Traditionally, conservatives have been "state's rights" advocates.  From slavery to civil rights, including discrimination rules, schools issues,  and all sorts of "liberal" public policies, state's rights advocates have argued against a national concensus approach.  After gaining control of the federal government and then of the US Supreme Court, however, conservatives have reconsidered and launched their own effort to preempt state iniatives intended to protect consumers and victims.

Under the Constitutional Amendment that leaves to the states all powers not specifically turned over to the national government, traditional conservatives argued that states should be left alone to develop their own policies and standards on matters not enumerated in the Constitution.  Recently, however, these conservative initiatives to exclude state regulation have included efforts to impose federal rules on medical malpractice, products liability and numerous other traditionally "state" issues. 

Currently pending before the Supreme Court are several cases discussing federal "preemption" of state laws governing the safety of pharmaceuticals and medical devices requiring FDA approval.  It appears that the Court will throw out all state laws that attempt to regulate drugs and devices, pursuant to the rationalization that the FDA is adequately protecting us from big pharmaceutical companies.

Of course, this "preemption" argument does not really explain a fundamental change in conservative philosophy--unless that philosophy is a cynical "whatever it takes to win" form of pragmatism.  More importantly, though, it fails to take into account the fact that the FDA is not protecting consumers.  It is short-staffed and under-budgeted.  When under the control of an anti-regulatory President, it is essentially either "headless" (at best), or refers to the corporations it was intended to police as "customers" and rebukes employees who take their regulatory responsibility seriously.

The relative powerlessness of the agency becomes an acute problem when it becomes the only regulatory device in the country, and there is no remedy available in the event that companies like Johnson & Johnson abuse the regulatory process by obfuscating or misleading the FDA in the approval process.  We have cited numerous examples of pharmaceutical companies hiding or distorting drug research in other weblogs; in the case of the Ortho Evra patch, the company disguised the effect of allegedly excessive dosages of estrogen by applying a "40 percent" correction factor to obfuscate the difference between its patch and taking a birth control pill.

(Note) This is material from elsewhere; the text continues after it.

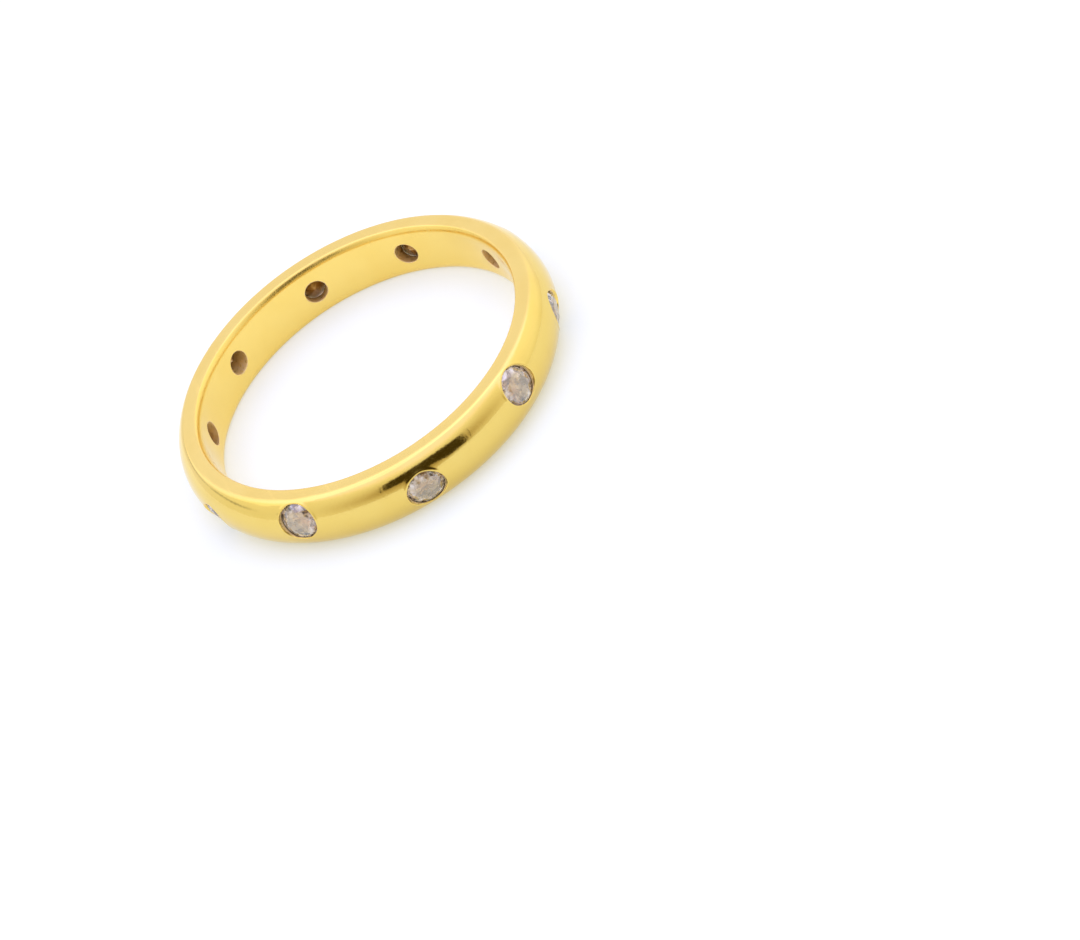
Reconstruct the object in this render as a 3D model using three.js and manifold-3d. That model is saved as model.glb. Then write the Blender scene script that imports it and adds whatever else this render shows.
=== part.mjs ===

The "correction factor" is mentioned only once in the Company's 435 page report to the FDA, according to the New York Times, and then only in a complex mathematical formula which only a fully-informed scientist might detect and question.  The company has no scientific basis for this "correction", and the correction factor was not mentioned in the study when it was published in 2002.  Meanwhile, more than 3000 women have sued the company, arguing that the undisclosed excessive estrogen dosage of the patch resulted in blood clots or strokes.  Their cases will be dismissed, on the fictional rationalization that the FDA has already acted to protect their health, if the Bush Administration and its "reforming" Justices have their way.  And in fact, no one will have carefully examined this patch to assess whether it unreasonably endangers womens' health.